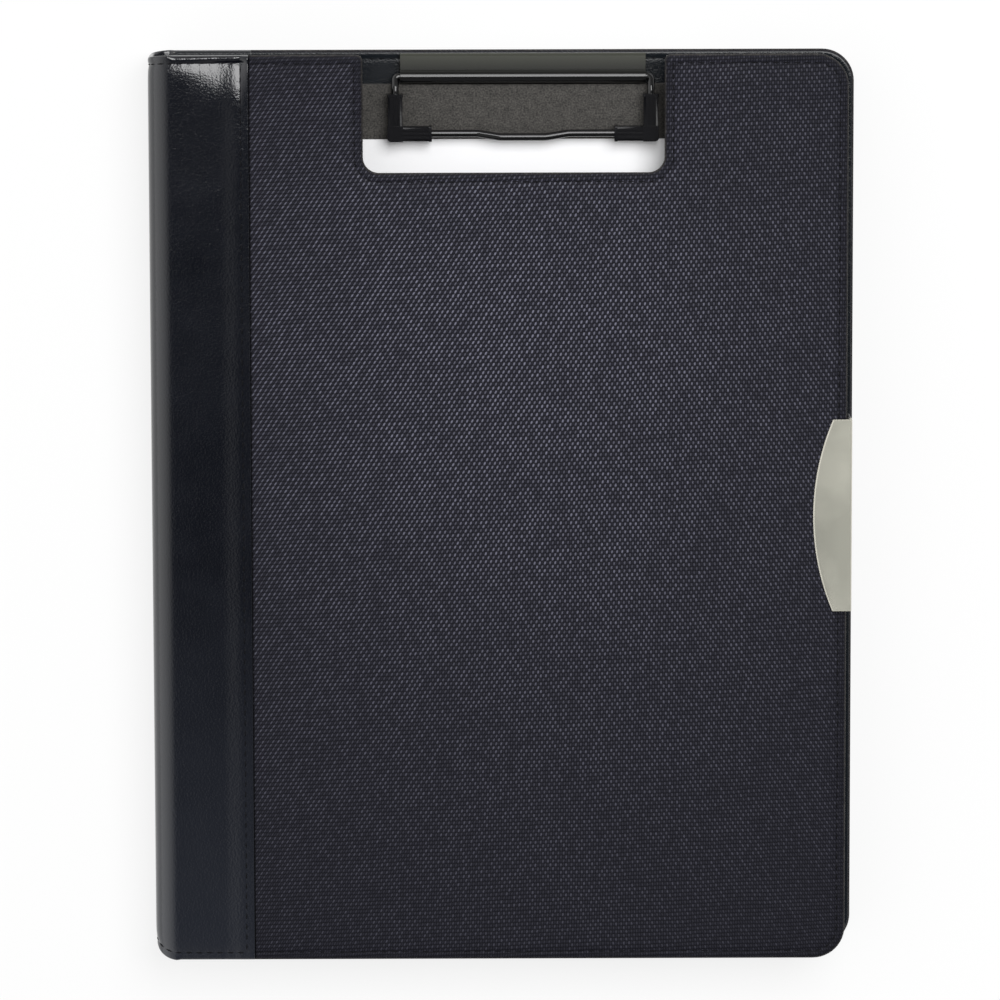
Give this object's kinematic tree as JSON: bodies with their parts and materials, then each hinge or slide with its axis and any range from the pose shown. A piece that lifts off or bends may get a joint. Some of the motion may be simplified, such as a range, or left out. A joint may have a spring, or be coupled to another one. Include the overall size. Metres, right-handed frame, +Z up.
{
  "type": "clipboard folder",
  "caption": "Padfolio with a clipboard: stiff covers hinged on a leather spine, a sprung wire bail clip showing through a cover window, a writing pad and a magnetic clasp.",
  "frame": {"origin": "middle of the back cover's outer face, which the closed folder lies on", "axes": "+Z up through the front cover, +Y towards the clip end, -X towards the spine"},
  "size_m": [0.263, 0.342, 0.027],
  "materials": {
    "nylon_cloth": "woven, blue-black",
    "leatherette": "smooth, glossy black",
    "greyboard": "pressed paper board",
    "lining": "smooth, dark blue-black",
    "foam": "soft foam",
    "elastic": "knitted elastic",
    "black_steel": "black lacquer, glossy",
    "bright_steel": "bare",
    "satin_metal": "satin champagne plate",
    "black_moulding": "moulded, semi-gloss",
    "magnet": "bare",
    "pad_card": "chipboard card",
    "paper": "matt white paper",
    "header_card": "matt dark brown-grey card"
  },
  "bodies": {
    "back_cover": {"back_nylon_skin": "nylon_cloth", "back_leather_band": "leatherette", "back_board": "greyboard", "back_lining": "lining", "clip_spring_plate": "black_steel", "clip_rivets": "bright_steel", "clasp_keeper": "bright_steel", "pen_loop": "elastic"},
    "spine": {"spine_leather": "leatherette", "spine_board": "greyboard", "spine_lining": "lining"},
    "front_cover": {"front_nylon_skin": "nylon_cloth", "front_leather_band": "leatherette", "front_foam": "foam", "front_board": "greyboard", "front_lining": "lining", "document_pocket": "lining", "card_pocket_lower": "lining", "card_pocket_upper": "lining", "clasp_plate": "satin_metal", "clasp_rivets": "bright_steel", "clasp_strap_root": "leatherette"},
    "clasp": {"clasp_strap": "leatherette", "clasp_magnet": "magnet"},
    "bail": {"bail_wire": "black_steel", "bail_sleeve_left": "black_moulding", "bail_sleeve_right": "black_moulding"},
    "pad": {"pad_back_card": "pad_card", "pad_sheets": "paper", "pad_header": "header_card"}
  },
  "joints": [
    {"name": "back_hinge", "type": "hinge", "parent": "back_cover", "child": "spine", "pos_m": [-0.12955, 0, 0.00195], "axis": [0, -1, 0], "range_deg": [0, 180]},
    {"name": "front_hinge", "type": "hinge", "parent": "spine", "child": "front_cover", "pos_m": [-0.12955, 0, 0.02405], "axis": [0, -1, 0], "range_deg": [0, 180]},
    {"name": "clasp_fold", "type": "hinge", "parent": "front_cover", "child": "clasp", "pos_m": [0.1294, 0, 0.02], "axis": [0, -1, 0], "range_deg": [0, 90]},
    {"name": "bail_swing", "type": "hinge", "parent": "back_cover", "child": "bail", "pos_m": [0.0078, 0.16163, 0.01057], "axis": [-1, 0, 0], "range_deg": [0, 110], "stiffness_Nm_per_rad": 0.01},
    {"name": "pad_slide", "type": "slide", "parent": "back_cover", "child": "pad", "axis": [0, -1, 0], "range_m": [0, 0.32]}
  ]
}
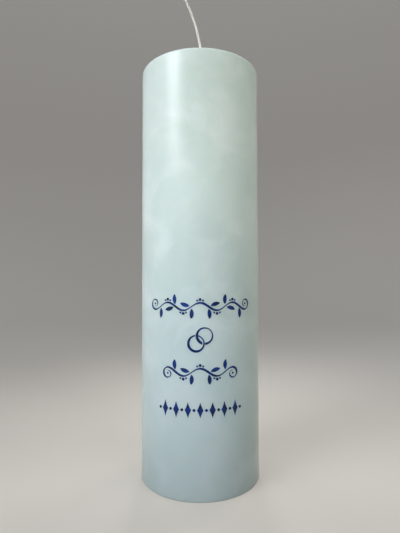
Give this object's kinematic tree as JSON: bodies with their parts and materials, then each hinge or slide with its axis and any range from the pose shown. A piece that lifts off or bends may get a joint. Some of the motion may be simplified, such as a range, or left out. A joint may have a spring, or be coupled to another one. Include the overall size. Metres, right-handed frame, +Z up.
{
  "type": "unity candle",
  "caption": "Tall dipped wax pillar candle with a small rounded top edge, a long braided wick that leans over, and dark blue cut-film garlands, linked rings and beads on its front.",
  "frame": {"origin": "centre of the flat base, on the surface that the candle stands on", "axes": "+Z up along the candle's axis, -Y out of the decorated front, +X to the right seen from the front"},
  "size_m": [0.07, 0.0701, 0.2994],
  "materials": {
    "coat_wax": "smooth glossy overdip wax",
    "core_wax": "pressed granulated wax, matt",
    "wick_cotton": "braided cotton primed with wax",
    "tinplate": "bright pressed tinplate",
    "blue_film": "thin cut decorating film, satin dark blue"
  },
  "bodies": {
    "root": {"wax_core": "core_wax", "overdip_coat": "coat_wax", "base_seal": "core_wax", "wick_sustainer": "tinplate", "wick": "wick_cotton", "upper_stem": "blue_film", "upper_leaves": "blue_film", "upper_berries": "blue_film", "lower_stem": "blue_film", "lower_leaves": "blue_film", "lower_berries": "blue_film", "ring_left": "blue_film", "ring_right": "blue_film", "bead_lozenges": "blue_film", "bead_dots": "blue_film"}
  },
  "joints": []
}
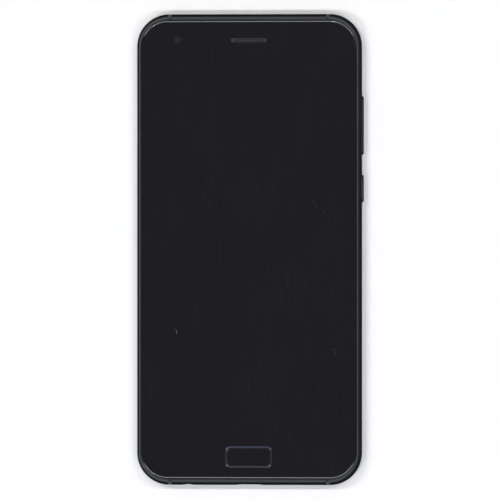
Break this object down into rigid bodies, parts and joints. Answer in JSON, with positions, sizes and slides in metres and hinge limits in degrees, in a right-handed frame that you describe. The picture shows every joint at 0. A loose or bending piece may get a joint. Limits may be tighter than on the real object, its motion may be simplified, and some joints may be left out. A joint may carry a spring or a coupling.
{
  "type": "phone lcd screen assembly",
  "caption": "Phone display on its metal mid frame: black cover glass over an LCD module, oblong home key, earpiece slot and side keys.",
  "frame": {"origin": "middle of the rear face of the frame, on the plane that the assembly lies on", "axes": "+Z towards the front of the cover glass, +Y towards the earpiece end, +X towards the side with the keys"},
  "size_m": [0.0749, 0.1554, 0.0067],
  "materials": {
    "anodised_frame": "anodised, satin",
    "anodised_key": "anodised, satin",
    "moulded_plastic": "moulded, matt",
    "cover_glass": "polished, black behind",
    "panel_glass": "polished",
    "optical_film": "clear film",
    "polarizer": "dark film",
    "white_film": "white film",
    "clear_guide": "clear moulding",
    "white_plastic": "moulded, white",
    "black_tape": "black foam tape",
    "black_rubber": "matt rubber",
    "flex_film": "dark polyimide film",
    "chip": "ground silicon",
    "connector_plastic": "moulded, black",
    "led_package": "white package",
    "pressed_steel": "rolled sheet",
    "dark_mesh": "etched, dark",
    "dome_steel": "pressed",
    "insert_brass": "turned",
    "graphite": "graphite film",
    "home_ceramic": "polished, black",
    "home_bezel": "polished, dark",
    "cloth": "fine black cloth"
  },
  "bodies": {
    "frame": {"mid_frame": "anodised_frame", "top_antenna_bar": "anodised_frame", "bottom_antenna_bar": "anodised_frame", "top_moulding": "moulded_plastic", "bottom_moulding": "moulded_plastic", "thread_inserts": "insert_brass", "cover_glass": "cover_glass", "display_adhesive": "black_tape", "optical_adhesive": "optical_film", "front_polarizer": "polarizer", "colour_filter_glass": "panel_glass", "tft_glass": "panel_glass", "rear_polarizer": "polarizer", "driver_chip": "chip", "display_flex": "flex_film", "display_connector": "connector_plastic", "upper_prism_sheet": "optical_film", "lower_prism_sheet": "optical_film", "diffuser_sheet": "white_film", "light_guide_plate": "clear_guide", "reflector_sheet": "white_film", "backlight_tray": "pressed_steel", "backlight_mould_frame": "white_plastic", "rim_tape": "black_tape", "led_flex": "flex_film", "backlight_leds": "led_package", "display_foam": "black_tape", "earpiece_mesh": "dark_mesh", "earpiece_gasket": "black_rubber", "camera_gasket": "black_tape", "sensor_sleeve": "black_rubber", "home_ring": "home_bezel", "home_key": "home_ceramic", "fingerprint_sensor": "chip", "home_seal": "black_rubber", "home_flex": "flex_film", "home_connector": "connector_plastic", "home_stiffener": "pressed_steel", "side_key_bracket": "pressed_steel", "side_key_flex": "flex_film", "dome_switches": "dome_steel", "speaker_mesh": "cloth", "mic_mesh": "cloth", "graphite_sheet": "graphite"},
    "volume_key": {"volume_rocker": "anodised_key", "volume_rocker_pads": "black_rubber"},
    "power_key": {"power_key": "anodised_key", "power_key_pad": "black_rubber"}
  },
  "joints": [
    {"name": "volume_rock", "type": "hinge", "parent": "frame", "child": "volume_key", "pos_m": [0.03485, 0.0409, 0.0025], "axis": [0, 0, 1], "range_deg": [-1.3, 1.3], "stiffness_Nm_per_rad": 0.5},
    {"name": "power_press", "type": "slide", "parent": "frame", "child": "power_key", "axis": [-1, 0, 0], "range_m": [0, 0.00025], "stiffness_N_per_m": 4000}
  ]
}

--

» TASK STATEMENT: Identify lines with the string "that". Copy each one.

» OUTPUT FOR THIS TASK:
Give this object's kinematic tree as JSON: bodies with their parts and materials, then each hinge or slide with its axis and any range from the pose shown. A piece that lifts off or bends may get a joint. Some of the motion may be simplified, such as a range, or left out. A joint may have a spring, or be coupled to another one. Include the overall size. Metres, right-handed frame, +Z up.
Give this object's kinematic tree as JSON: bodies with their parts and materials, then each hinge or slide with its axis and any range from the pose shown. A piece that lifts off or bends may get a joint. Some of the motion may be simplified, such as a range, or left out. A joint may have a spring, or be coupled to another one. Include the overall size. Metres, right-handed frame, +Z up.
  "caption": "Tall dipped wax pillar candle with a small rounded top edge, a long braided wick that leans over, and dark blue cut-film garlands, linked rings and beads on its front.",
  "frame": {"origin": "centre of the flat base, on the surface that the candle stands on", "axes": "+Z up along the candle's axis, -Y out of the decorated front, +X to the right seen from the front"},
Break this object down into rigid bodies, parts and joints. Answer in JSON, with positions, sizes and slides in metres and hinge limits in degrees, in a right-handed frame that you describe. The picture shows every joint at 0. A loose or bending piece may get a joint. Limits may be tighter than on the real object, its motion may be simplified, and some joints may be left out. A joint may carry a spring or a coupling.
  "frame": {"origin": "middle of the rear face of the frame, on the plane that the assembly lies on", "axes": "+Z towards the front of the cover glass, +Y towards the earpiece end, +X towards the side with the keys"},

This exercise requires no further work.